Most websites welcome traffic from all over the world, but traffic from bad bots is generally bad for business.
Although there is a myriad of good bots bouncing around the Internet, they are mostly outnumbered by bad bots doing dangerous things to websites, both large and small.
Learning to recognize bad bots in action, and keeping them from negatively impacting your own operations, is an extremely useful undertaking in today's environment. If you are serious about keeping these kinds of bots at bay, then this article should be of use to you.
In this article:
- What are Bad Bots?
- How to Detect Bots
- How to Stop Bad Bots
- Frequently Asked Questions (FAQs)
Photo by Lukas via Pexels
What are Bad Bots?
Bad bots are special applications designed to assist cybercriminals with their schemes at scale. These kinds of bots leverage speed and replication techniques to amplify simple attacks like data mining, brute-forcing, and ad fraud. For example, these types of bots are built to:
- Scrape website content
- Engage in DDOS attacks
- Brute-force their way through web-based forms
Among the milder offenses bad bots are guilty of are metrics invalidation and occasional resource overloading. But bad bots can also bring about full-fledged attacks on infrastructure, theft, and more if left unidentified and unmitigated.
Bad bots now collectively account for nearly half of all traffic online, and that number appears to be trending upward. Worst of all, most of these malicious bots are considered to be fairly sophisticated, meaning they are much more likely to evade detection.
Below, we'll cover bot detection techniques and mitigation best practices you can implement today, in addition to answering a few frequently asked questions on the subject.
How to Detect Bots
There are many ways to detect bots as they access resources within your network. Here are two options you should consider:
User Agents
To identify what application, vendor and operating system a visitor to an online resource is using, the 'User-Agent' header information included with their request is assessed.
Detecting bots by their user agent headers is a simple approach that works for any bots that announce their presence with a unique or otherwise identifiable name.
Unfortunately, many bad bots are using user agents normal humans would use to hide more effectively. This makes it necessary to use a different kind of clue to get a more comprehensive view of the bad actors on your network.
Photo by Negative Space via Pexels
Behavioral Indicators
Where user agent headers fall short in helping identify bad bots, behavioral indicators of all kinds can pick up the slack.

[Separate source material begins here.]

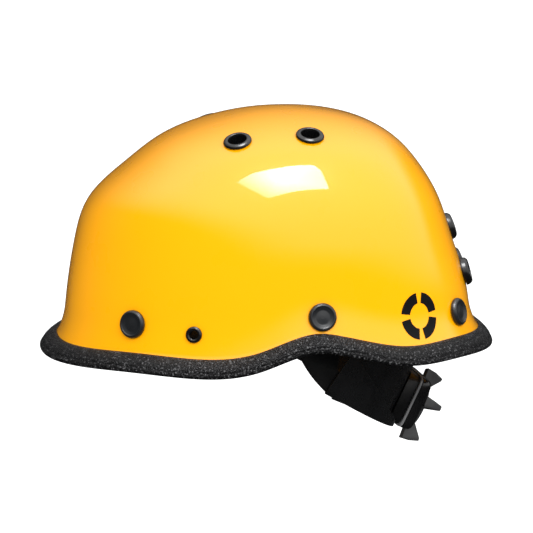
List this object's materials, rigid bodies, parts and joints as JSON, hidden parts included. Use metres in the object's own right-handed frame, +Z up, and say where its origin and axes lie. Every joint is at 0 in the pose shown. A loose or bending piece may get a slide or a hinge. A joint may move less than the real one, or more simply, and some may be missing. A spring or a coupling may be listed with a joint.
{
  "type": "water rescue helmet",
  "caption": "Hard-shell water rescue helmet with flared rubber-edged brim, vent grommets, foam liner, strap cradle and a ratchet-adjusted nape harness.",
  "frame": {"origin": "centre line of the shell, in the base plane of its side walls, under the middle of the head", "axes": "+Z up, -Y towards the front of the helmet, +X towards the wearer's left side"},
  "size_m": [0.2486, 0.3043, 0.2318],
  "materials": {
    "shell_yellow": "high gloss",
    "trim_rubber": "fine grained",
    "foam": "matt closed-cell foam",
    "black_plastic": "satin gloss",
    "satin_plastic": "satin",
    "knob_grey": "satin",
    "light_strip": "satin",
    "webbing": "woven",
    "pad_fabric": "brushed",
    "steel": "plain"
  },
  "bodies": {
    "helmet": {"brow_sweatband": "pad_fabric", "buckle_socket": "black_plastic", "chin_strap_left": "webbing", "chin_strap_right": "webbing", "cradle_hanger_front_left": "satin_plastic", "cradle_hanger_front_right": "satin_plastic", "cradle_hanger_middle_left": "satin_plastic", "cradle_hanger_middle_right": "satin_plastic", "cradle_hanger_rear_left": "satin_plastic", "cradle_hanger_rear_right": "satin_plastic", "crown_grommet_front_left": "black_plastic", "crown_grommet_front_right": "black_plastic", "crown_grommet_rear_left": "black_plastic", "crown_grommet_rear_right": "black_plastic", "crown_strap_left": "webbing", "crown_strap_right": "webbing", "drain_eyelet_left": "black_plastic", "drain_eyelet_right": "black_plastic", "edge_trim": "trim_rubber", "headband": "satin_plastic", "impact_liner": "foam", "pivot_pin_left": "steel", "pivot_pin_right": "steel", "plug_cap_front_left": "black_plastic", "plug_cap_front_right": "black_plastic", "plug_cap_middle_left": "black_plastic", "plug_cap_middle_right": "black_plastic", "plug_cap_rear_left": "black_plastic", "plug_cap_rear_right": "black_plastic", "plug_nut_front_left": "satin_plastic", "plug_nut_front_right": "satin_plastic", "plug_nut_middle_left": "satin_plastic", "plug_nut_middle_right": "satin_plastic", "plug_nut_rear_left": "satin_plastic", "plug_nut_rear_right": "satin_plastic", "rear_grommet_lower_left": "black_plastic", "rear_grommet_lower_right": "black_plastic", "rear_grommet_middle": "black_plastic", "rear_grommet_upper_left": "black_plastic", "rear_grommet_upper_right": "black_plastic", "rear_strap_left": "webbing", "rear_strap_right": "webbing", "shell": "shell_yellow", "strap_slider_left": "black_plastic", "strap_slider_right": "black_plastic"},
    "nape_yoke": {"nape_arm_left": "black_plastic", "nape_arm_right": "black_plastic", "nape_wing_left": "satin_plastic", "nape_wing_right": "satin_plastic"},
    "nape_unit": {"nape_band": "satin_plastic", "nape_pad": "pad_fabric", "ratchet_base": "black_plastic", "adjuster_plate": "light_strip", "ratchet_housing": "black_plastic", "click_spring": "steel"},
    "knob": {"ratchet_knob": "knob_grey", "ratchet_pinion": "satin_plastic"},
    "rack_upper_body": {"rack_upper": "satin_plastic"},
    "rack_lower_body": {"rack_lower": "satin_plastic"},
    "buckle": {"buckle_plug": "black_plastic"}
  },
  "joints": [
    {"name": "nape_tilt", "type": "hinge", "parent": "helmet", "child": "nape_yoke", "pos_m": [0, 0.015, 0.031], "axis": [1, 0, 0], "range_deg": [-8, 12]},
    {"name": "size_slide", "type": "slide", "parent": "nape_yoke", "child": "nape_unit", "axis": [0, -0.9018, 0.4321], "range_m": [0, 0.022]},
    {"name": "knob_turn", "type": "hinge", "parent": "nape_unit", "child": "knob", "pos_m": [0, 0.0929, -0.0474], "axis": [0, -0.9018, 0.4321], "range_deg": [0, 253]},
    {"name": "rack_upper_slide", "type": "slide", "parent": "nape_unit", "child": "rack_upper_body", "axis": [-1, 0, 0], "range_m": [0, 0.022]},
    {"name": "rack_lower_slide", "type": "slide", "parent": "nape_unit", "child": "rack_lower_body", "axis": [1, 0, 0], "range_m": [0, 0.022]},
    {"name": "buckle_pull", "type": "slide", "parent": "helmet", "child": "buckle", "axis": [-1, 0, 0], "range_m": [0, 0.018], "deforming": ["chin_strap_right"]}
  ],
  "couplings": [
    {"joint": "knob_turn", "follows": "size_slide", "rad_per_m": 200},
    {"joint": "rack_upper_slide", "follows": "size_slide", "ratio": 1},
    {"joint": "rack_lower_slide", "follows": "size_slide", "ratio": 1}
  ]
}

The only drawback to using these kinds of indicators is that they are not standardized. This means you will likely need to roll out your own solution or commit to using dedicated web defense software to leverage these kinds of techniques.

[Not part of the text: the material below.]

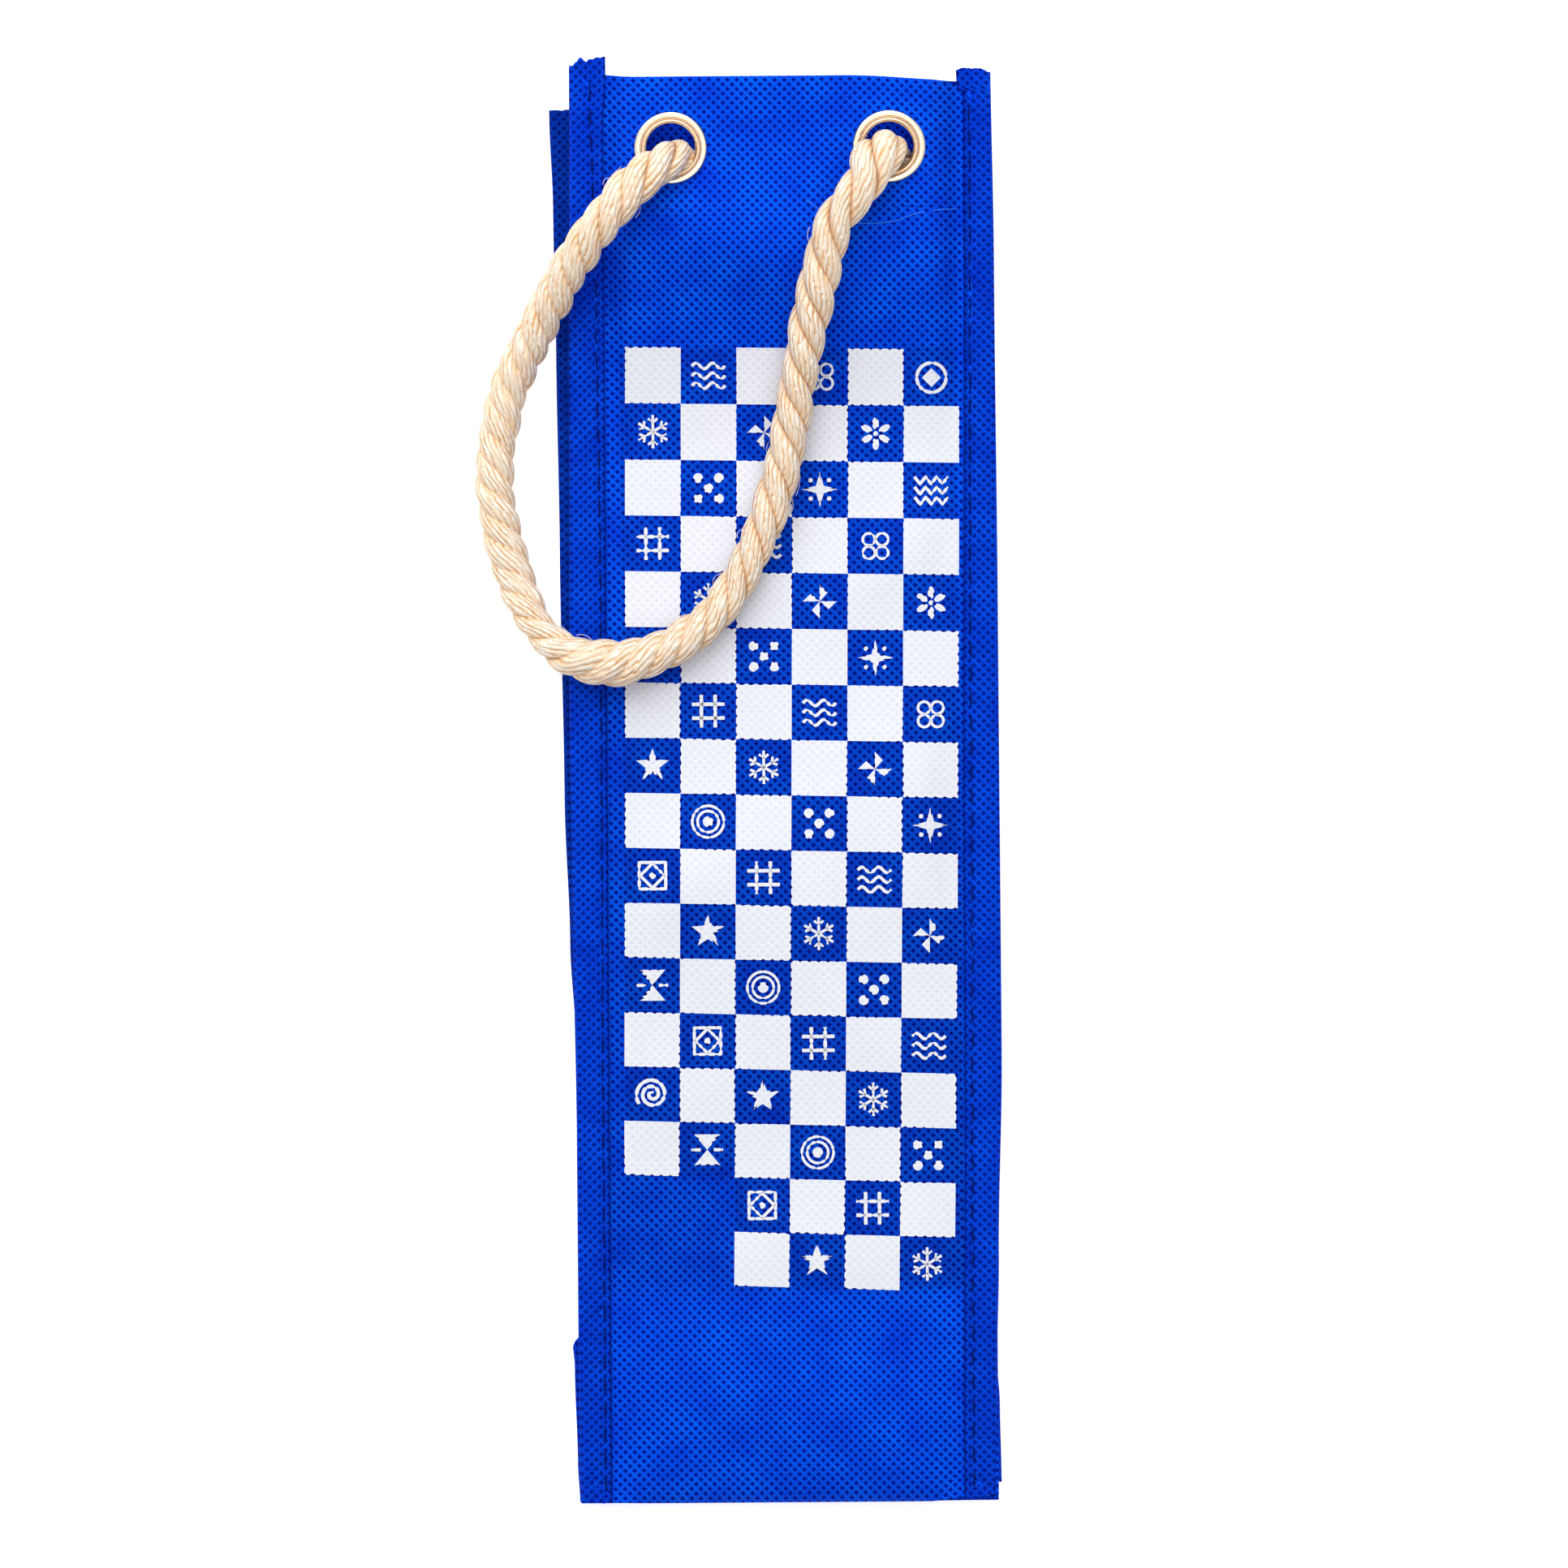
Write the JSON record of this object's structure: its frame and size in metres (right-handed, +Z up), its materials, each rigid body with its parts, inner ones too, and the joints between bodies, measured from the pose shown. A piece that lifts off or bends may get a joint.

Here are a few examples of behavioral indicators you may find useful for identifying bad bots:
- Pageviews: Bots are often behind any super elevated pageview numbers you may be seeing on your website. Tracking visitors that access far more pages over a given time frame than anyone else can help you identify bad bots as they move.
- Region: When traffic to your web resource suddenly spikes, and most of it is coming from a specific region that doesn't make sense, it can be a good sign there is something fishy afoot.
For a bit more information about protecting your resources against bad bots, check out the following video:
How to Stop Bad Bots
The following techniques are fairly helpful for stopping bad bots in their tracks:
Allow and Block Lists
Setting up allow lists and blocklists can be challenging if you need to keep your resources available to most visitors around the world, but it can still be a fruitful undertaking if handled correctly.
Allow lists leverage user agent headers and IP addresses alike to identify any bots that are allowed to access a given resource on the web. All other identifiers that are not on the list are blocked automatically.
Block lists take the opposite approach to protecting resources from bad bots. These lists specify individual identifiers that cannot access a given resource, allowing for more granular access control.
Photo by Pixabay via Pexels
Traps and Challenges
For bots that cannot be identified easily, such as those that cycle through proxies or mask their origins by spoofing user agent header details, it's best to catch them in the act. You can do this by imposing a challenge only a human could complete as a trap.
CAPTCHAs are a nearly ubiquitous standard across the web for good reason — they confuse the overwhelming majority of bad bots. There are also many different types of tests that can be used to this end, such as simple word-based math problems bots can't easily solve.
Another tactic that is often employed is that of 'honey trapping' or using phony inputs to identify bots that don't know better than to fill them out. Once identified, bad bots can then be diverted to protect your infrastructure.
Bad bots make up a big part of the world's Internet traffic, but they can be handled fairly efficiently through the use of some of the techniques outlined above.
By mitigating the actions of bad bots, you can ensure better performance of your own web resources for real users and reduce the risk of data breaches or other mishaps in the process.